_TASK DETAILS:_ Reproduce the listing that follows with no differences at all.

_GIVEN INFORMATION:_
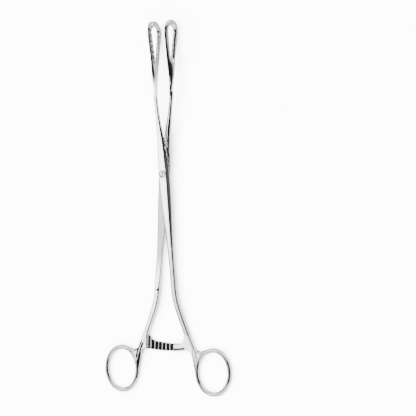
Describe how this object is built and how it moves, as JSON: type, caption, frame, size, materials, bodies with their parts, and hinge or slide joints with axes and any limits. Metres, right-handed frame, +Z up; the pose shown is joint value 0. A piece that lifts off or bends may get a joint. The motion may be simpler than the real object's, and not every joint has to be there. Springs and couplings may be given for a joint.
{
  "type": "ovum forceps",
  "caption": "Ring-handled grasping forceps with long slim shanks, oval fenestrated toothed jaws, a half-lapped screw joint and interlocking ratchet bars.",
  "frame": {"origin": "centre of the overall box on the table that the instrument lies on, +Z up", "axes": "+X from the finger rings to the jaw tips, +Y towards the front arm's jaw and the back arm's ring, +Z up from the table"},
  "size_m": [0.2812, 0.112, 0.0176],
  "materials": {
    "arm_steel": "satin polished",
    "screw_steel": "polished"
  },
  "bodies": {
    "back_half": {"back_arm": "arm_steel", "joint_screw": "screw_steel"},
    "front_half": {"front_arm": "arm_steel"}
  },
  "joints": [
    {"name": "jaw_pivot", "type": "hinge", "parent": "back_half", "child": "front_half", "pos_m": [0.02479, 0, 0.00605], "axis": [-0.0256, 0, 0.9997], "range_deg": [-5.5, 40]}
  ]
}
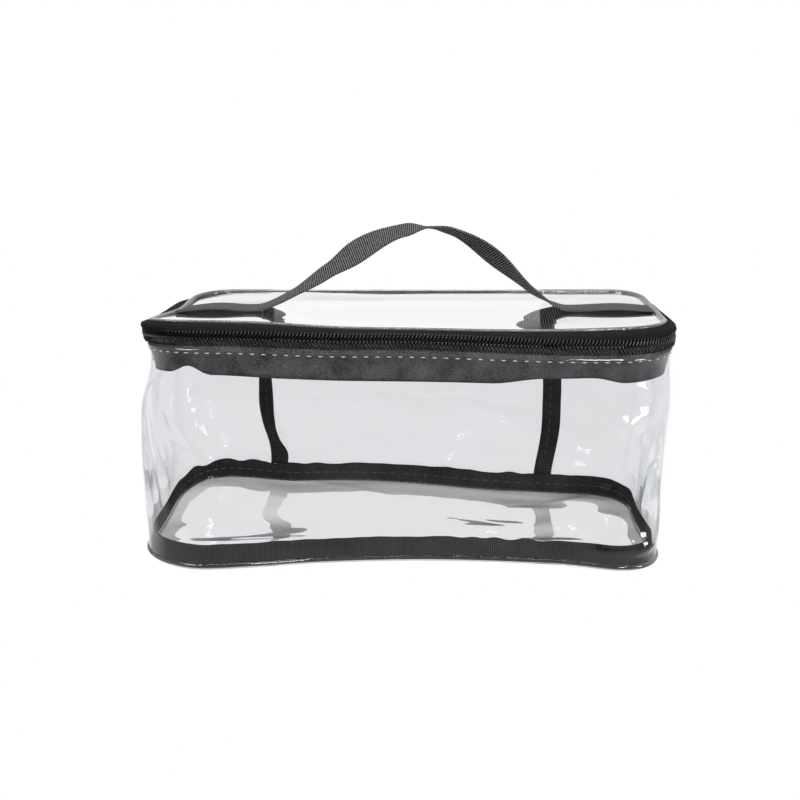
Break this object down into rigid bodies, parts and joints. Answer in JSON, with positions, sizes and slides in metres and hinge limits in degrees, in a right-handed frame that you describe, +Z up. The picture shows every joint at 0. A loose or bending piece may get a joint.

_RESPONSE TO THIS EXERCISE:_
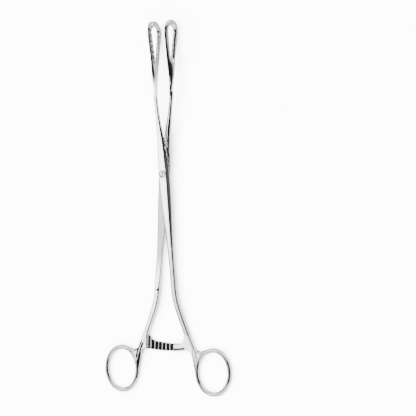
Describe how this object is built and how it moves, as JSON: type, caption, frame, size, materials, bodies with their parts, and hinge or slide joints with axes and any limits. Metres, right-handed frame, +Z up; the pose shown is joint value 0. A piece that lifts off or bends may get a joint. The motion may be simpler than the real object's, and not every joint has to be there. Springs and couplings may be given for a joint.
{
  "type": "ovum forceps",
  "caption": "Ring-handled grasping forceps with long slim shanks, oval fenestrated toothed jaws, a half-lapped screw joint and interlocking ratchet bars.",
  "frame": {"origin": "centre of the overall box on the table that the instrument lies on, +Z up", "axes": "+X from the finger rings to the jaw tips, +Y towards the front arm's jaw and the back arm's ring, +Z up from the table"},
  "size_m": [0.2812, 0.112, 0.0176],
  "materials": {
    "arm_steel": "satin polished",
    "screw_steel": "polished"
  },
  "bodies": {
    "back_half": {"back_arm": "arm_steel", "joint_screw": "screw_steel"},
    "front_half": {"front_arm": "arm_steel"}
  },
  "joints": [
    {"name": "jaw_pivot", "type": "hinge", "parent": "back_half", "child": "front_half", "pos_m": [0.02479, 0, 0.00605], "axis": [-0.0256, 0, 0.9997], "range_deg": [-5.5, 40]}
  ]
}
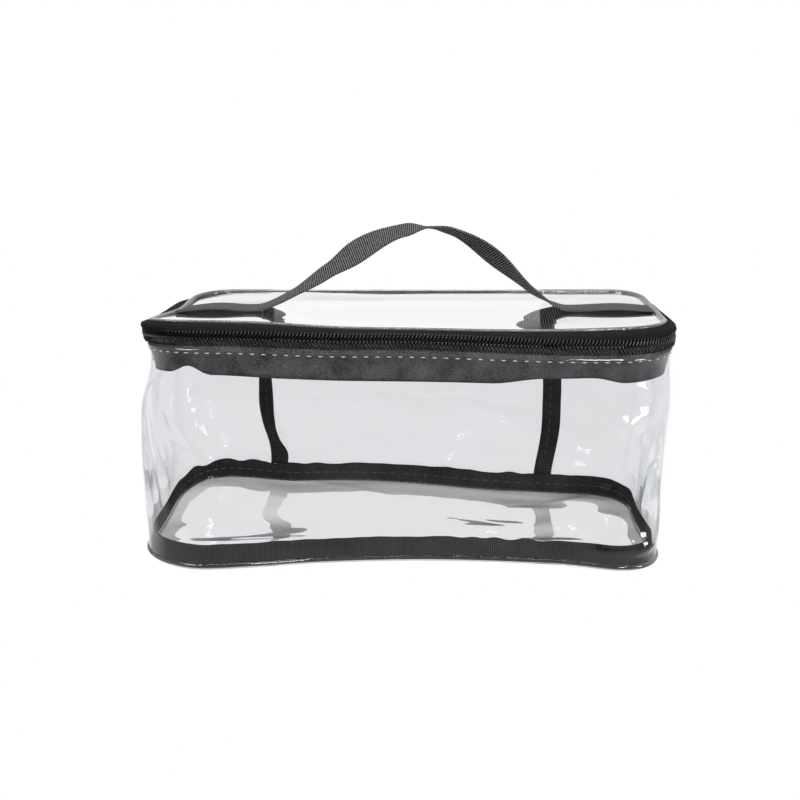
Break this object down into rigid bodies, parts and joints. Answer in JSON, with positions, sizes and slides in metres and hinge limits in degrees, in a right-handed frame that you describe, +Z up. The picture shows every joint at 0. A loose or bending piece may get a joint.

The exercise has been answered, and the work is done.